Der kambodschanische Regisseur Rithy Panh wurde 1964 in Phnom Penh geboren und lebt heute in Frankreich. 1975 wurde er in einem Resozialisierungslager der Khmer Rouge interniert, 1979 gelang ihm die Flucht nach Thailand. Ab 1980 lebte er in Paris und studierte dort später am Institut des Hautes Etudes Cinématographiques (IDHEC).
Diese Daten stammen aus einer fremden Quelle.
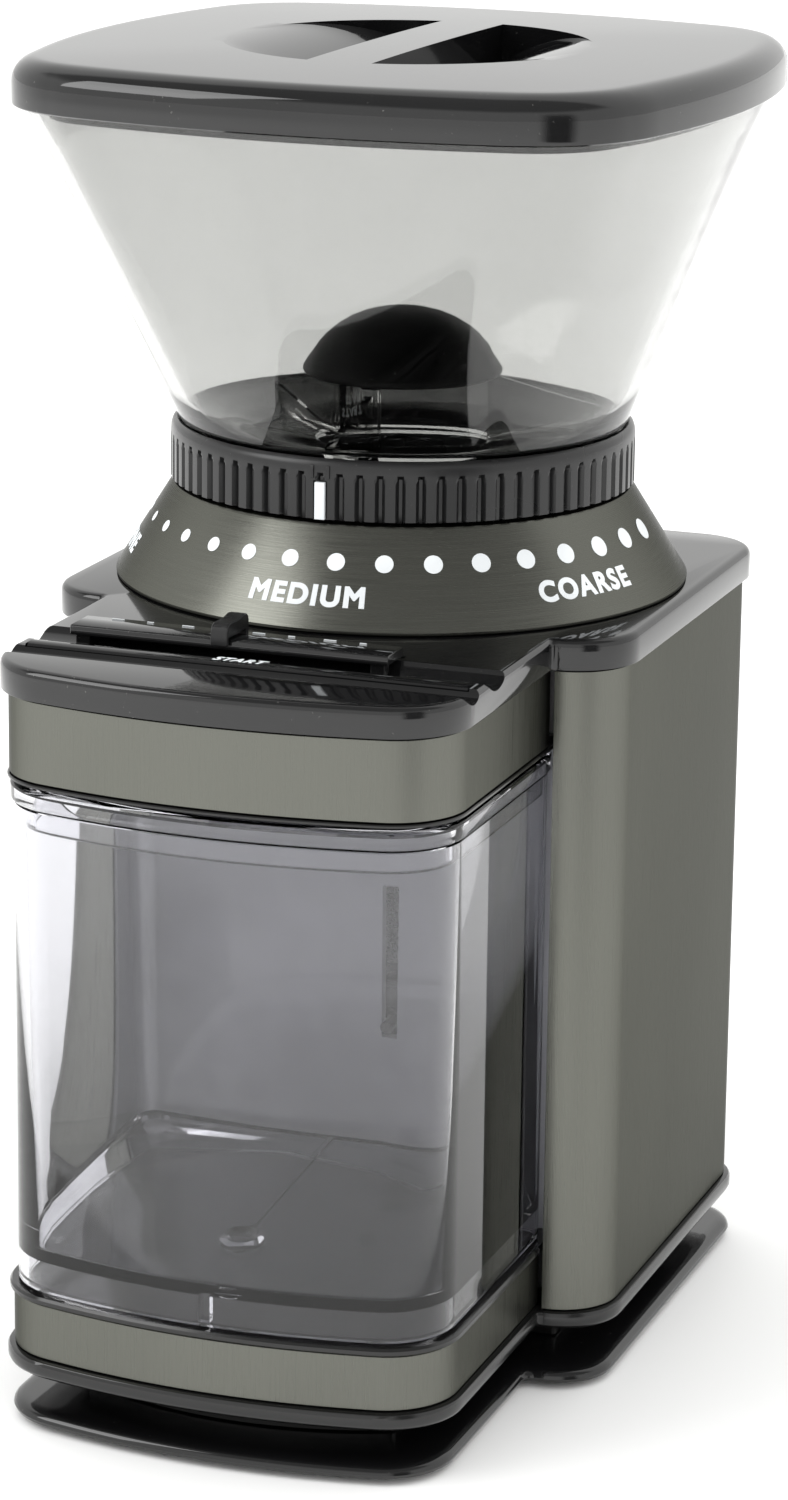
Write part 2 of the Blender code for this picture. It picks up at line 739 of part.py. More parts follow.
def make_grind_ring():
    """The ring that the hopper stands in. Three slots in its floor fit the adjusting ring's dogs."""
    profile = [
        (36, RING_BOTTOM),
        (RING_RADIUS - 0.8, RING_BOTTOM),
        (RING_RADIUS, RING_BOTTOM + 0.8),
        (RING_RADIUS, RING_TOP - 2.2),
        (RING_RADIUS - 0.8, RING_TOP - 0.6),
        (RING_RADIUS - 1.4, RING_TOP),
        (RING_RADIUS - 2.1, RING_TOP - 0.5),
        (RING_BORE, RING_TOP - 1.6),
        (RING_BORE, RING_FLOOR),
        (36, RING_FLOOR),
    ]
    origin = (0, AXIS_Y, RING_BOTTOM)
    ring = piece("grind_ring", turned(profile, about(0, AXIS_Y), 48), "satin_black", origin)
    cut(ring, *[radial_prism(bearing, block(37.8, 43.2, 178, 188), 4.7) for bearing in (30, 150, 270)])
    cut(ring, radial_prism(-90, block(RING_RADIUS - 0.9, 60, 180, 189.5), 1.5))
    mark = radial_prism(-90, block(RING_RADIUS - 0.6, RING_RADIUS + 0.4, RING_BOTTOM + 0.3, 189.2), 1.2)
    return ring, piece("ring_marker", mark, "white_mark", origin)


def make_hopper():
    """A round spigot that flares to a rounded square mouth, with a funnel floor, ribs and guard posts."""
    outer = round_square(HOPPER_MOUTH_HALF, LID_BOW, HOPPER_CORNER)
    inner = round_square(HOPPER_MOUTH_HALF - HOPPER_WALL, LID_BOW, HOPPER_CORNER - 1.5)

    def ring(radius, height):
        return at(circle_like(outer, radius), height)

    loops = [
        at(outer, HOPPER_MOUTH),
        ring(HOPPER_RADIUS, RING_TOP + 0.4),
        ring(SPIGOT_RADIUS, RING_TOP - 1.4),
        ring(SPIGOT_RADIUS, SPIGOT_BOTTOM),
        ring(SPIGOT_RADIUS - 1.8, SPIGOT_BOTTOM),
        ring(SPIGOT_RADIUS - 1.8, RING_TOP - 2.0),
        ring(THROAT_RADIUS + 2, SPIGOT_BOTTOM),
        ring(THROAT_RADIUS, SPIGOT_BOTTOM),
        ring(THROAT_RADIUS, SPIGOT_BOTTOM + HOPPER_WALL),
        ring(FLOOR_RADIUS, FLOOR_EDGE_Z),
        ring(HOPPER_RADIUS - 2.1, FLOOR_EDGE_Z + 1.0),
        at(inner, HOPPER_MOUTH),
    ]
    hopper = piece("hopper", skin(loops, closed=True), "clear", (0, AXIS_Y, RING_TOP))
    rib = ((19.5, 184.6), (43.4, 193.6), (43.4, 195.0), (20.0, 202.5), (19.5, 202.5))
    for bearing in (30, 150, 270):
        post = block(19.1, 21.0, 184.4, GUARD_BOTTOM - 0.4)
        join(hopper, radial_prism(bearing, rib, 0.9), radial_prism(bearing, post, 2))
    return hopper


def make_bean_guard():
    """The dome over the throat that keeps beans off the burrs. It stands on the hopper's three posts."""
    outer = [(GUARD_RADIUS, GUARD_BOTTOM), (GUARD_RADIUS, 204.9), (19.6, 207.6), (16.5, 211.2), (12.5, 214.3)]
    outer += [(7.5, 216.6), (0, 217.4)]
    inner = [(0, 215.6), (7.0, 214.8), (11.5, 212.6), (15.2, 209.7), (18.2, 206.2), (19.2, GUARD_BOTTOM)]
    dome = turned(inner + outer, about(0, AXIS_Y), 32)
    return piece("bean_guard", dome, "satin_black", (0, AXIS_Y, GUARD_BOTTOM))


def make_hopper_lid():
    """A rounded square cover with two finger wells either side of a grip bar."""
    full = round_square(LID_HALF, LID_BOW, LID_RADIUS)

    def inset(amount):
        return round_square(LID_HALF - amount, LID_BOW, LID_RADIUS - amount)

    def rim(slack):
        half, corner = HOPPER_MOUTH_HALF - HOPPER_WALL - slack, HOPPER_CORNER - 1.5 - slack
        return round_square(half, LID_BOW, corner)

    angles = (0, math.pi / 6, math.pi / 3, math.pi / 2)
    edge = [(LID_EDGE * (1 - math.cos(a)), LID_EDGE_RISE * math.sin(a)) for a in angles]
    shoulder = LID_TOP - LID_CROWN - LID_EDGE_RISE
    loops = [
        at(rim(4.2), LID_TOP - 3.6),
        at(rim(4.2), LID_RIM_BOTTOM),
        at(rim(2.0), LID_RIM_BOTTOM),
        at(rim(1.8), LID_BOTTOM),
        at(full, LID_BOTTOM),
    ]
    loops += [at(inset(amount), shoulder + rise) for amount, rise in edge]
    crest = (1 - LID_EDGE / LID_HALF) ** 2
    loops += [at(shrunk(full, share), LID_TOP - LID_CROWN * share**2 / crest) for share in (0.75, 0.5)]
    loops.append(at(shrunk(full, 0.2), LID_TOP))
    lid = piece("hopper_lid", skin(loops), "gloss_black", (0, AXIS_Y, LID_BOTTOM))
    boss = [(0, 257.2), (24, 257.2), (34, 260.6), (39.5, 264.5), (41.5, 270.6), (0, 270.6)]
    join(lid, turned(boss, about(0, AXIS_Y), 36))
    levels = ((21, 259.4), (30, 262.0), (35.5, 266.0), (37.4, 270.0))
    levels += ((WELL_RADIUS, 272.2), (WELL_RADIUS + 0.8, 276))
    for side in (-1, 1):
        cut(lid, skin([at(half_disc(radius, GRIP_HALF, side), z) for radius, z in levels]))


# Burrs and drive ----------------------------------------------------------------------------------


def burr(name, flat_z, face_z, crest, origin):
    """A steel ring with radial ridges on one face. The face is at face_z, and the ridges rise by crest."""
    count = 2 * BURR_RIDGES
    angles = [2 * math.pi * i / count for i in range(count)]

    def loop(radius, heights):
        return [(radius * math.cos(a), AXIS_Y + radius * math.sin(a), h) for a, h in zip(angles, heights)]

    flat = [flat_z] * count
    ridged = [face_z + crest * (i % 2) for i in range(count)]
    middle = [face_z + 0.4 * crest * (i % 2) for i in range(count)]
    loops = [loop(BURR_BORE, flat), loop(BURR_RADIUS, flat)]
    loops += [loop(BURR_RADIUS, ridged), loop(BURR_BORE, middle)]
    return piece(name, skin(loops, closed=True), "steel", origin)


def make_upper_burr():
    origin = (0, AXIS_Y, 165)
    stone = burr("upper_burr", 162.2, 159.0, -1.3, origin)
    profile = [(13, 162.5), (24.4, 162.5), (24.4, 158), (33.0, 158), (33.0, 168), (20, 168)]
    holder = piece("upper_burr_holder", turned(profile, about(0, AXIS_Y)), "satin_black", origin)
    return stone, holder


def make_burr_spindle():
    place = about(0, AXIS_Y)
    origin = (0, AXIS_Y, 140)
    shaft = [(0, 119), (SPINDLE_RADIUS, 119), (SPINDLE_RADIUS, 152.2), (2.2, 152.2), (2.2, 141), (0, 141)]
    spindle = piece("spindle", turned(shaft, place, 24), "steel", origin)
    bore = SPINDLE_RADIUS + GAP
    hub = [(bore, 142.6), (8, 142.6), (8, 146.5), (25.5, 146.5), (25.5, 151.7)]
    hub += [(11.6, 151.7), (11.6, 154.6), (bore, 154.6)]
    carrier = piece("burr_carrier", turned(hub, place), "nylon", origin)
    join(carrier, *[radial_prism(b, block(7, 31, 141.0, 147.4), 1.2) for b in (0, 90, 180, 270)])
    stone = burr("lower_burr", 152.0, 155.2, 1.3, origin)
    head = [(0, 142), (1.9, 142), (1.9, 154.9), (5, 154.9), (5, 157.2), (4.4, 157.8), (0, 157.8)]
    screw = piece("burr_screw", turned(head, place, 16), "steel", origin)
    teeth = prism(gear_outline(AXIS_Y, GEAR_TEETH, 0.0), GEAR_BOTTOM, GEAR_TOP)
    gear = piece("drive_gear", teeth, "nylon", origin)
    cut(gear, disc(bore, 120, 140, place, 24))
    return spindle, carrier, stone, screw, gear


def make_bushes():
    place = about(0, AXIS_Y)
    inner = SPINDLE_RADIUS + GAP
    lower = [(inner, 121.4), (8, 121.4), (8, FRAME_TOP + GAP), (10, FRAME_TOP + GAP)]
    lower += [(10, 127.5), (inner, 127.5)]
    piece("spindle_lower_bush", turned(lower, place, 24), "brass")
    upper = [(inner, 136.0), (10, 136.0), (10, 137.7), (8, 137.7), (8, 140.9), (inner, 140.9)]
    piece("spindle_upper_bush", turned(upper, place, 24), "brass")


def make_chamber():
    """The grinding chamber, held by its flange on the cover, with its outlet in front."""
    profile = [
        (8.3, 138.4),
        (CHAMBER_RADIUS, 138.4),
        (CHAMBER_RADIUS, 161.0),
        (46, 161.0),
        (46, 163.4),
        (CHAMBER_RADIUS, 163.4),
        (CHAMBER_RADIUS, 176.2),
        (CHAMBER_BORE, 176.2),
        (CHAMBER_BORE, 140.6),
        (8.3, 140.6),
    ]
    chamber = piece("grinding_chamber", turned(profile, about(0, AXIS_Y)), "satin_black")
    cut(chamber, box(-11, 11, -24, -2, 140.8, 148.5))


def make_chute():
    """The duct from the chamber's outlet, forward and down into the bin."""
    chute = piece("grounds_chute", box(-14, 14, -44, -15.9, HOOD_FLOOR + GAP, 151.5), "satin_black")
    cut(chute, box(-12, 12, -42, -10, 140.8, 149.5), box(-11.8, 11.8, -41.8, -30, 130, 143))


def make_motor():
    place = about(0, MOTOR_Y)
    profile = [
        (2.4, MOTOR_BOTTOM),
        (9, MOTOR_BOTTOM),
        (9, 60),
        (MOTOR_RADIUS, 60),
        (MOTOR_RADIUS, FRAME_BOTTOM - GAP),
        (8.2, FRAME_BOTTOM - GAP),
        (8.2, 124.6),
        (2.4, 124.6),
        (2.4, 118),
        (18.6, 118),
        (18.6, 62.5),
        (2.4, 62.5),
    ]
    can = piece("motor_can", turned(profile, place, 24), "steel")
    for x in (-MOTOR_SCREW_X, MOTOR_SCREW_X):
        cut(can, disc(1.6, 115, 130, about(x, MOTOR_Y), 12))
    origin = (0, MOTOR_Y, 130)
    shaft = [(0, 56), (2, 56), (2, 70), (15, 70), (15, 106), (6, 106), (6, 113), (2, 113), (2, 136), (0, 136)]
    rotor = piece("motor_rotor", turned(shaft, place, 16), "steel", origin)
    teeth = prism(gear_outline(MOTOR_Y, PINION_TEETH, 0.0), GEAR_BOTTOM - 0.3, GEAR_TOP + 0.3)
    pinion = piece("motor_pinion", teeth, "brass", origin)
    cut(pinion, disc(2.3, 120, 140, place, 16))
    for side, x in (("left", -MOTOR_SCREW_X), ("right", MOTOR_SCREW_X)):
        screw = [(0, 117), (1.3, 117), (1.3, 126.7), (2.8, 126.7), (2.8, 128.2), (2.3, 128.8), (0, 128.8)]
        piece(f"motor_screw_{side}", turned(screw, about(x, MOTOR_Y), 12), "steel")
    return rotor, pinion


def make_drive_frame():
    """The plate that carries the motor and the lower bush, on four legs from the base tray."""
    half, front, rear, radius = 41, -8, 75, 6
    outline = arc(half - radius, front + radius, radius, -90, 0, 3)
    outline += arc(half - radius, rear - radius, radius, 0, 90, 3)
    outline += arc(-half + radius, rear - radius, radius, 90, 180, 3)
    outline += arc(-half + radius, front + radius, radius, 180, 270, 3)
    frame = piece("drive_frame", prism(outline, FRAME_BOTTOM, FRAME_TOP), "satin_black")
    legs = [disc(3.5, 12.6, FRAME_BOTTOM + 1, about(x, y), 12) for x in (-35, 35) for y in (-1, 68)]
    join(frame, *legs)
    cut(
        frame,
        disc(8.3, 100, 140, about(0, AXIS_Y), 24),
        disc(8.6, 100, 140, about(0, MOTOR_Y), 24),
        disc(1.7, 100, 140, about(-MOTOR_SCREW_X, MOTOR_Y), 12),
        disc(1.7, 100, 140, about(MOTOR_SCREW_X, MOTOR_Y), 12),
    )


clear_scene()
FINISHES = make_finishes()

make_feet()
make_foot_plate()
make_neck()
make_base_tray()
make_base_screws()
make_rear_shell()
make_band("lower_front_band", TRAY_TOP + GAP, LOWER_BAND_TOP)
make_band("upper_front_band", 137.2, BODY_TOP)
make_bin_shelf()
make_bin_bay()
make_front_hood()
make_cord_gland()
make_top_cover()
make_slider_rail()
make_spring()
make_electronics()
make_collar()
make_bushes()
make_chamber()
make_chute()
make_drive_frame()

moving_group("bin_slide", (0, BIN_REAR_Y, BIN_BOTTOM), [make_grounds_bin(), make_bin_lid()])
moving_group("cup_dial", ((KNOB_LEFT + KNOB_RIGHT) / 2, -56, RAIL_TOP), make_cup_slider())
moving_group("burr_spin", (0, AXIS_Y, 140), make_burr_spindle())
moving_group("motor_spin", (0, MOTOR_Y, 130), make_motor())
moving_group("upper_burr_feed", (0, AXIS_Y, 165), make_upper_burr())
make_power_bar()
make_start_switch()
make_interlock()
make_adjusting_ring()
moving_group("hopper_lift", (0, AXIS_Y, RING_BOTTOM), [*make_grind_ring(), make_hopper(), make_bean_guard()])
make_hopper_lid()
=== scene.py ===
"""Looks of the burr coffee grinder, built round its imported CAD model.

Shapes are drawn in millimetres in the CAD frame and scaled to metres. +Z is up and the front faces -Y.
"""

import math

import bmesh
import bpy
from mathutils import Matrix, Vector


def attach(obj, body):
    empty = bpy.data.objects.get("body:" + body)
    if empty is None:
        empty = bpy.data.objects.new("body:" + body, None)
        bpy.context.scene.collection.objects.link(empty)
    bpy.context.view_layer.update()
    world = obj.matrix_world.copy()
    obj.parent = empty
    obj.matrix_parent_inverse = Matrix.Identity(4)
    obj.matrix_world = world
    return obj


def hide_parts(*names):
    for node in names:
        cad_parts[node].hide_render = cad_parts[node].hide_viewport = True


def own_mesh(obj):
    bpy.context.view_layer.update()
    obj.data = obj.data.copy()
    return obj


MM = 0.001
AXIS_Y = 20.5
SKEW = math.radians(-1.5)

# Plan of the body.
FRONT_HALF, FRONT_Y, FRONT_BOW, FRONT_RADIUS = 47.75, -92.0, 7.4, 15.5
REAR_HALF, SHOULDER_Y, BACK_Y, REAR_RADIUS = 61.95, -24.5, 79.2, 12.5
BIN_HALF, BIN_FRONT_Y, BIN_REAR_Y = 47.0, -91.4, -15.2
BAY_REAR_Y = -12.4
BODY_BOTTOM, BODY_TOP = 16.0, 153.7
COVER_TOP = 160.6
BAND_THICKNESS = 1.0
SCREW_PLACES = ((-22, -60), (22, -60), (-38, 48), (38, 48))
FOOT_PLACES = {
    "front_left": (-33, -74),
    "front_right": (33, -74),
    "rear_left": (-47, 64),
    "rear_right": (47, 64),
}
GLAND_Z = 24
BAR_Y = -67.65

# Collar, as a cone from its base to its top. The printing's spread is worked out from its own slope length.
CONE_BASE, CONE_LOW, CONE_TOP, CONE_HIGH = 60.7, 161.5, 48.7, 180.6
PRINT_SLOPE = 24.2
STEPS = 18
STEP_ANGLE = 10.75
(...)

Er begann seine Karriere mit Dokumentarfilmen, für die er vielfach mit Preisen ausgezeichnet wurde: Site II (1989), Cinéma de notre temps: Souleymane Cissé (1990), Cambodge entre guerre et paix (1992). 1994 führte er Regie bei seinem ersten Spielfilm, Neak Srê, der in die Auswahl bei den Filmfestspielen von Cannes aufgenommen wurde. 1995 übernahm er die Leitung des Atelier Varan in Kambodscha. Sein zweiter Spielfilm, Un soir après la guerre, wurde 1998 in Cannes in die Official Selection Un Certain Regard aufgenommen. Zu seinen Dokumentarfilmen zählen: _Lumière sur un massacre: 10 films contre 110 000 000 de mines (1997), Van Chan, une danseuse cambodgienne (1998), La Terre des âmes errantes (1999). Im Jahr 2013 wurde sein Dokumentarfilm Das fehlende Bild (L’Image manquante) auf den Filmfestspielen von Cannes mit dem Hauptpreis der Sektion Un Certain Regard ausgezeichnet und für den Oscar nominiert.